Updated: Sep 9, 2019
I am the proud father of 3 beautiful kids. They are happy, in relationships, and on their way to financial success. Having been in the investment field most of my life, I have recently become nostalgic about what got me here and where it will bring me next. The experiences of my life have been diverse. At the top of the list would have to be the privilege I have had interacting with my younger children. There are so many things that we did and ways we interacted. As I started to think about it more, parts of my memories melded together with my career. It dawned on me that being a parent and consulting for my client clients have parallels.
I remember my babies lying in the crib, unable to do much of anything. It was that time, that my wife and I would lose sleep. We would often get up to hold, feed, and nurture the babies. I think any parent can relate to being needed that much. When you first start investing, all of it is a mystery. Even how to start putting money away and how to report it on a tax return. These are the people we put the most time into upfront. They need nurturing or they will never get onto the right track. I feel that in many ways if we or someone else didn’t help them, they would never have the opportunity to learn to invest, and their financial dreams would die.

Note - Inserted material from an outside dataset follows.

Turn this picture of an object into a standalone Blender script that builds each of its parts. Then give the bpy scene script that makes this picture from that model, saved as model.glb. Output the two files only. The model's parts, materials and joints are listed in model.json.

But time goes on. Soon I was faced with stark realities. The first in this respect was when my kids were done with the crib, they were done, I mean climb up the side and jump 5 feet done. No warning, just – well, “Thud” or more like “Thud…. WAAAAHHHHHH.” We made sure we had rugs in our nursery by the way... Didn’t help much. The parallel is that because of all the preparation of starting, we can forget that someday you are just ready to jump. It’s time for a radical change to your plans. Maybe you need to make a big career commitment, double or triple your savings, whatever it is, it is a milestone moment when a client stops messing around, and becomes super focused on getting things done financially. That’s when we have to step it up. Lots of planning to do so that no one falls hard. There could be other disciplines we have never explored, like insurance or tax planning, or estate planning – previously left un-discussed. This is a full on jump from your comfortable place. We better be ready for you!
Then chaos. We have 3 children. Suffice it to say that any combination of 2 of them got along great. 3? Not so much. They never put a hand on each other – strict rule of ours. But as I remember them implementing their alternative - screaming - I am not so sure how good of a rule that was. That’s what investing can feel like. Out of control, not fair, a feeling of powerlessness that just makes you want to scream. Those years in the market we need to turn on our behavioral coaching hats. The most difficult thing is to try to keep someone moving forward down the track when they are kicking, screaming and scared that the track is leading over a cliff.
That wasn't so bad!
But my kids weren’t really as mad at each other as they thought. At least that was my theory. In my kitchen we had 14” tiles. When we had to deal with two kids going at it non stop, in would come punishment. I think all of my kids have stories about my unique punishments, but one of them was making each of the kids stand on an adjacent tile staring at each other. They couldn’t move from the tile or touch each other. Eventually, complete hatred would turn to uncontrollable laughter. Try waiting through a market decline. You are seeing devastation as your plans of palm trees fade into barren desert. The last thing you want to hear is “hold tight, this is just a market correction.” But you do. And as markets do, they can also have fierce quick recoveries (let’s not count 2008). Anyway, by the end of it, you are thinking about how it wasn’t that bad, while sitting under that palm tree. (You have an ice cold drink in this scenario by the way).
The Next Awesome, Amazing, Exciting Horizon
All my kids are now out of the house. One Married, One Engaged, and One Committed to someone. They have flown the coop so to speak. When doing so, they left the security of having meals cooked, laundry done, and a nice place to sleep. (well, we may have weaned them out of the laundry thing a few years back. Hard to remember). You’re making a decision to retire. You seem to have all your plans in order. Regardless, it’s hard to turn in that retirement notice at work. That was always your thing to fall back on. Sure, you know you could always get a job somewhere if you needed to, but it wouldn’t be the same. Kind of how the kids try to move back home, just to find out their bedroom is now a den. The basement isn’t the same. Cutting that tie to money coming in, and changing to money coming out is a leap of faith. There is real reason to be scared in both scenarios; however, with that scared feeling comes the next awesome, amazing, exciting horizon. A new kind of independence that with a little luck and hard work will be the anchor for the next phase of your life.
In summary, I in no way think that clients are like kids! My point is that the ever changing complexities of financial planning kind of mirror the way you need to deal with being a parent. You have to constantly be learning to keep one step ahead of all the changes. What is the same, is it’s a lifelong battle. Each stage of your life requires different responses to get you through to the next step. It’s a journey, not a destination.